How was your first experience of filming for the big screen?
It was brilliant. To be able to prepare for a film by getting into your character through your body was an absolute blessing. To be able to train with Olympians like Jeanette Kwakye and Shani Anderson was amazing. It was strange because we weren’t ourselves anymore. We weren’t just hopping on stage and pretending to be these runners; we were training six days a week, our diets changed, our bodies changed and I had to learn to hurdle. Our lives changed and so our mind-sets changed, so when we got on set it was as though we were these athletes that just happened to have cameras around us. I had a couple of people ask me at screenings “So you’re an athlete, how did you get into acting?” Brilliant! My job’s done! If I can convince you I’m the person on the screen then I’m proud. It was a warm cast, we were all females which is so rare and you had women of colour all on the same screen and walking down the red carpet was like ‘Yes! Look at us, we’re doing it!’ It was a great experience and it taught me a lot about filming.
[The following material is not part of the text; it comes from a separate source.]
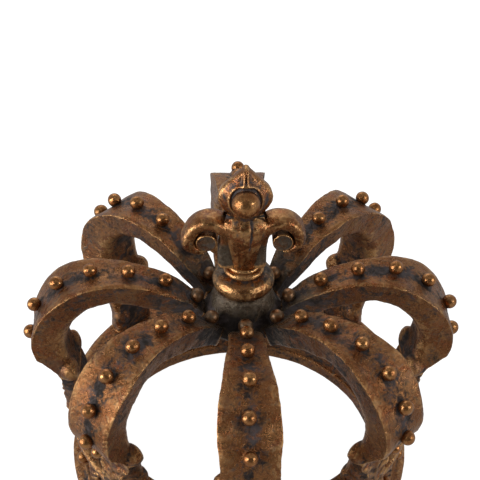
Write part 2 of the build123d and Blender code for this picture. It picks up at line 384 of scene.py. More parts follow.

Why should people come and see Dog Days?
Because it’s a brilliant piece of new writing that represents many things that a lot of theatregoers and a lot of actors miss in theatre scripts. The comedy is written beautifully, the characters are drawn out beautifully and it’s not just a comedy, it touches on a lot of serious every day and wider issues. It’s like looking through a keyhole and you’re being let into their life in a perfectly comedic and thought provoking way.